Нажать «отбой», что ли?
– Я звонила в отель, – продолжала супруга. – В Орландо нет никакой конвенции Союза художников-фрилансеров.
Радуга прикусил язык и пальцем поковырял в пупке – вдруг там завалялась таблетосина люминала.
У жены свои демоны. Она двадцать с гаком лет проработала в госучреждении: операции по кредитам, подсчеты процентов… И это после школы, где она училась с Биллом Гейтсом. (Обещание на обоих мизинцах.) С Уильямом Генри Гейтсом Третьим. Не в одном, правда, классе: она была младше на три года, зато он пялился на нее. Многозначительно смотрел, смотрел долго, а она хоть бы хны. Судьба, как известно, дважды шанс не подкидывает. Свою работу жена получила словно в наказание.
– Ты ведь там, да? – продолжала она пилить Радугу. – Ты же слово давал… – сокрушенно напомнила она. – Снова ты с этими детьми цветов.
Радуга нажал «отбой». Выудил из пупка мандракс, проглотил его. Эти колеса вставляют быстрее.

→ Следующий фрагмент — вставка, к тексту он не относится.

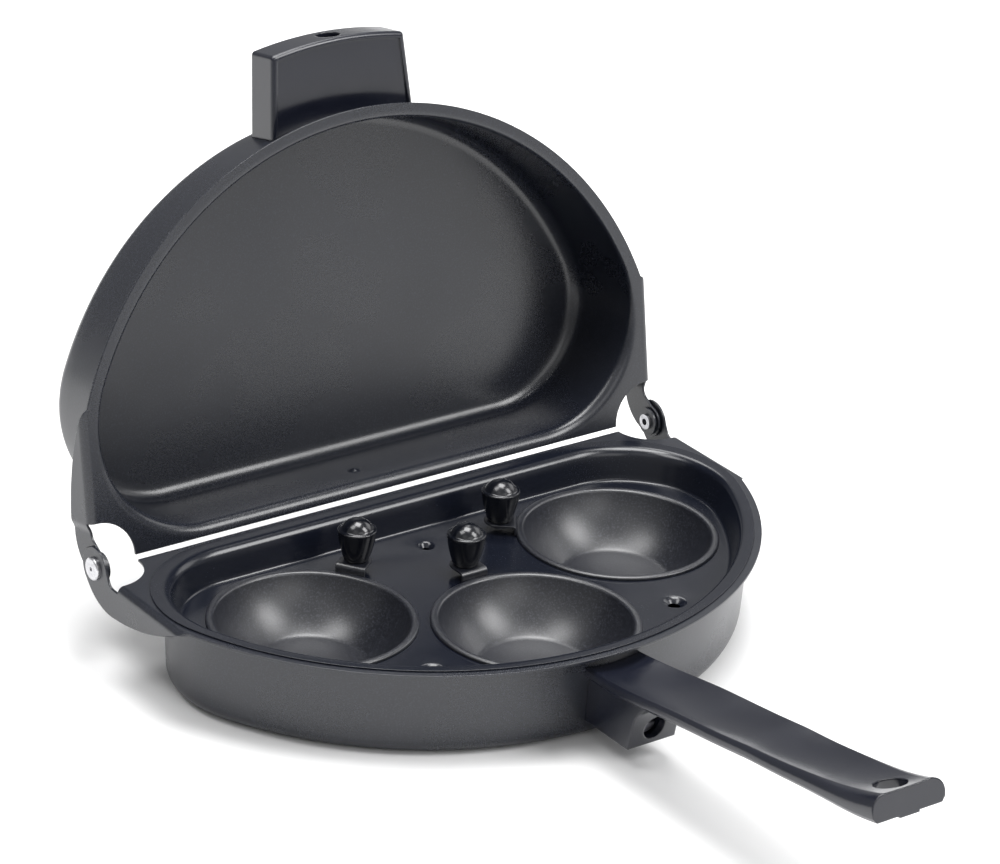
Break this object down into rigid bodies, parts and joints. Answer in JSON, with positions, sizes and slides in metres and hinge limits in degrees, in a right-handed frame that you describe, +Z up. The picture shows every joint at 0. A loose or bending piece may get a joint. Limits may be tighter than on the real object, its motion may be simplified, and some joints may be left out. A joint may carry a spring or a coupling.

Команда в павильоне Гостеприимства знала, какой кофе он любит: без сои, ЛСД, мескалина и чтобы никакого декафеинизированного кофе. А еще лучше без кофе совсем. Ему налили полную керамическую кружку ручной выделки и дали цельнозерновой багель. Радуга сделал большой глоток рома – сладкого, бананового. Да здравствуют привилегии Координатора! Яркая Радуга пригляделся к ребятам: не в курсе ли они случившегося? Каждый не поросший волосом квадратный дюйм их кожи покрывали татуировки. Все вроде спокойны. Никто не надел поварского чепца. Дела идут привычным ходом.